To understand how a black hole might be formed, we first need an understanding of the life cycle of a star. A star is formed when a large amount of gas (mostly hydrogen) starts to collapse in on itself due to its gravitational attraction. As it contracts, the atoms of the gas collide with each other more and more frequently and at greater and greater speeds—the gas heats up. Eventually, the gas will be so hot that when the hydrogen atoms collide they no longer bounce off each other, but
instead coalesce to form helium. The heat released in this reaction, which is like a controlled hydrogen bomb explosion, is what makes the star shine. This additional heat also increases the pressure of the gas until it is sufficient to balance the gravitational attraction, and the gas stops contracting. It is a bit like a balloon—there is a balance between the pressure of the air inside, which is trying to make the balloon expand, and the tension in the rubber, which is trying to make the balloon smaller. Stars will remain stable like this for a long time, with heat from the nuclear reactions balancing the gravitational attraction. Eventually, however, the star will run out of its hydrogen and other nuclear fuels. Paradoxically, the more fuel a star starts off with, the sooner it runs out. This is because the more massive the star is, the hotter it needs to be to balance its gravitational attraction. And the hotter it is, the faster it will use up its fuel. Our sun has probably got enough fuel for another five thousand million years or so, but more massive stars can use up their fuel in as little as one hundred million years, much less than the age of the universe. When a star runs out of fuel, it starts to cool off and so to contract. What might happen to it then was first understood only at the end of the 1920s.

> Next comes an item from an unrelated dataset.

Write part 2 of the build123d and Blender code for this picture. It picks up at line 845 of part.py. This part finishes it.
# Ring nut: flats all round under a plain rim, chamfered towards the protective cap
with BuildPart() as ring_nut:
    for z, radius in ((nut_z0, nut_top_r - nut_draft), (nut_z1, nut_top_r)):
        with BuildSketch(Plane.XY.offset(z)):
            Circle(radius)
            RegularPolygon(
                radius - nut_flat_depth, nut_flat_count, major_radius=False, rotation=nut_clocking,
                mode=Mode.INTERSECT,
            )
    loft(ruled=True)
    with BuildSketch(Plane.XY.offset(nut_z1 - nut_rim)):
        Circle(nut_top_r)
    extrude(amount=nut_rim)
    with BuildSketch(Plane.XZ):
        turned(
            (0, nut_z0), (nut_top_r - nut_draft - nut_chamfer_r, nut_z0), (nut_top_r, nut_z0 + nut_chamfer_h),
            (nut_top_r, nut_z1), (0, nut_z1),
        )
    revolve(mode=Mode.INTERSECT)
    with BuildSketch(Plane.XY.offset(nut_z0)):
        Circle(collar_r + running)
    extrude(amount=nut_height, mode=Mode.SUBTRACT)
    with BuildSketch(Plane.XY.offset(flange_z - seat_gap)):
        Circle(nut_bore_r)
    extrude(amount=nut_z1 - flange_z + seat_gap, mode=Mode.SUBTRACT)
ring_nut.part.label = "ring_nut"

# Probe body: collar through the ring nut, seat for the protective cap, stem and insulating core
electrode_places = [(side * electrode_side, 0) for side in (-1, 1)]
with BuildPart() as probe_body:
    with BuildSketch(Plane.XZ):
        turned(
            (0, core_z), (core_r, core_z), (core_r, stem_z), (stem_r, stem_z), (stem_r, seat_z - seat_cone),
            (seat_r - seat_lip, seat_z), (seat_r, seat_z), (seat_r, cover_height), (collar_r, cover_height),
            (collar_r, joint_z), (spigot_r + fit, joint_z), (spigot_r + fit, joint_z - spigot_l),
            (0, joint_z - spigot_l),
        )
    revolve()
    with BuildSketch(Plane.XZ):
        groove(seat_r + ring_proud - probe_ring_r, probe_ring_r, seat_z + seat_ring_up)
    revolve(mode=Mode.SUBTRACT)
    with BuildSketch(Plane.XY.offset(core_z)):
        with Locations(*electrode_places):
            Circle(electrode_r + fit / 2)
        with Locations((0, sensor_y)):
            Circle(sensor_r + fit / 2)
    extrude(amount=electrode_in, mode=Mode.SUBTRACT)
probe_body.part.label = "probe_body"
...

In 1928 an Indian graduate student, Subrahmanyan Chandrasekhar, set sail for England to study at Cambridge with the British astronomer Sir Arthur Eddington, an expert on general relativity. (According to some accounts, a journalist told Eddington in the early 1920s that he had heard there were only three people in the world who understood general relativity. Eddington paused, then replied, “I am trying to think who the third person is.”) During his voyage from India, Chandrasekhar worked out how big a star could be and still support itself against its own gravity after it had used up all its fuel. The idea was this: when the star becomes small, the matter particles get very near each other, and so according to the Pauli exclusion principle, they must have very different velocities. This makes them move away from each other and so tends to make the star expand. A star can therefore maintain itself at a constant radius by a balance between the attraction
of gravity and the repulsion that arises from the exclusion principle, just as earlier in its life gravity was balanced by the heat.

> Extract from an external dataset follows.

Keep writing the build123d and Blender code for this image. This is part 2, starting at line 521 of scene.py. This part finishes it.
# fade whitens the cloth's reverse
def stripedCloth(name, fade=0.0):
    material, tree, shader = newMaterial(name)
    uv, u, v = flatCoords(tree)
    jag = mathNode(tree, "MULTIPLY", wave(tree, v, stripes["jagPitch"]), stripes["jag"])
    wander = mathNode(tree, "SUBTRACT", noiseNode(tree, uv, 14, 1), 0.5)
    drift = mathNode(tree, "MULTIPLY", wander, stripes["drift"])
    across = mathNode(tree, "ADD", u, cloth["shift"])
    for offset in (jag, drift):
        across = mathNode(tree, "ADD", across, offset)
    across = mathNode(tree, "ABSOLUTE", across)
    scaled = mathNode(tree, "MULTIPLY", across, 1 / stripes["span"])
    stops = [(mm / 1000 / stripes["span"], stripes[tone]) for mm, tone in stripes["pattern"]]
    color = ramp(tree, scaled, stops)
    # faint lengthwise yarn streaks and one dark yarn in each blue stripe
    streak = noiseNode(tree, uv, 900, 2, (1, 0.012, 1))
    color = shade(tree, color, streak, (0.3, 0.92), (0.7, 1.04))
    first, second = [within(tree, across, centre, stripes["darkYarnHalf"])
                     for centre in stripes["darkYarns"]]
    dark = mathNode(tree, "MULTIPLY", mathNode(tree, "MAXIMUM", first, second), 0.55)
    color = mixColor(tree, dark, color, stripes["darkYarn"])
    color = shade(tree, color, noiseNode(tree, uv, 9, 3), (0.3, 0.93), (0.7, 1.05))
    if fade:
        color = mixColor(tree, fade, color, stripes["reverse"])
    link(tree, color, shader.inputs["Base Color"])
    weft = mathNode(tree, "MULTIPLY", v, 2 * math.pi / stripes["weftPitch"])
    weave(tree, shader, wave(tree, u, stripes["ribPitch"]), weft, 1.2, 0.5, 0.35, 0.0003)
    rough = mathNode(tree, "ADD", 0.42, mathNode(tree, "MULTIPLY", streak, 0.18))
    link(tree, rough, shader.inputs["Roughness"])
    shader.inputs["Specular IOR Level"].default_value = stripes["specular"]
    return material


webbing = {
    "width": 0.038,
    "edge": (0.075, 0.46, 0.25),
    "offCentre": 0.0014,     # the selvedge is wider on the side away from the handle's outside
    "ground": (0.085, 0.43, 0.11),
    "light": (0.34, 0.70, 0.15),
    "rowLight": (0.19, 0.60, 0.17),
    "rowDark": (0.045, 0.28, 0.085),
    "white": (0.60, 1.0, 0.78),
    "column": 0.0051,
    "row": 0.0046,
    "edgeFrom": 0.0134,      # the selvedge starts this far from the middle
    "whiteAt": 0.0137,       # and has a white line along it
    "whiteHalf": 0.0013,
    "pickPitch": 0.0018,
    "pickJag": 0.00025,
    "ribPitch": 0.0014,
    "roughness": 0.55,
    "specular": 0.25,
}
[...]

Chandrasekhar realized, however, that there is a limit to the repulsion that the exclusion principle can provide. The theory of relativity limits the maximum difference in the velocities of the matter particles in the star to the speed of light. This means that when the star got sufficiently dense, the repulsion caused by the exclusion principle would be less than the attraction of gravity. Chandrasekhar calculated that a cold star of more than about one and a half times the mass of the sun would not be able to support itself against its own gravity. (This mass is now known as the Chandrasekhar limit.) A similar discovery was made about the same time by the Russian scientist Lev Davidovich Landau.

This had serious implications for the ultimate fate of massive stars. If a star’s mass is less than the Chandrasekhar limit, it can eventually stop contracting and settle down to a possible final state as a “white dwarf” with a radius of a few thousand miles and a density of hundreds of tons per cubic inch. A white dwarf is supported by the exclusion principle repulsion between the electrons in its matter. We observe a large number of these white dwarf stars. One of the first to be discovered is a star that is orbiting around Sirius, the brightest star in the night sky.

Landau pointed out that there was another possible final state for a star, also with a limiting mass of about one or two times the mass of the sun but much smaller even than a white dwarf. These stars would be supported by the exclusion principle repulsion between neutrons and protons, rather than between electrons. They were therefore called neutron stars. They would have a radius of only ten miles or so and a density of hundreds of millions of tons per cubic inch. At the time they were first predicted, there was no way that neutron stars could be observed. They were not actually detected until much later.

Stars with masses above the Chandrasekhar limit, on the other hand, have a big problem when they come to the end of their fuel. In some cases they may explode or manage to throw off enough matter to
reduce their mass below the limit and so avoid catastrophic gravitational collapse, but it was difficult to believe that this always happened, no matter how big the star. How would it know that it had to lose weight? And even if every star managed to lose enough mass to avoid collapse, what would happen if you added more mass to a white dwarf or neutron star to take it over the limit? Would it collapse to infinite density? Eddington was shocked by that implication, and he refused to believe Chandrasekhar’s result. Eddington thought it was simply not possible that a star could collapse to a point. This was the view of most scientists: Einstein himself wrote a paper in which he claimed that stars would not shrink to zero size. The hostility of other scientists, particularly Eddington, his former teacher and the leading authority on the structure of stars, persuaded Chandrasekhar to abandon this line of work and turn instead to other problems in astronomy, such as the motion of star clusters. However, when he was awarded the Nobel Prize in 1983, it was, at least in part, for his early work on the limiting mass of cold stars.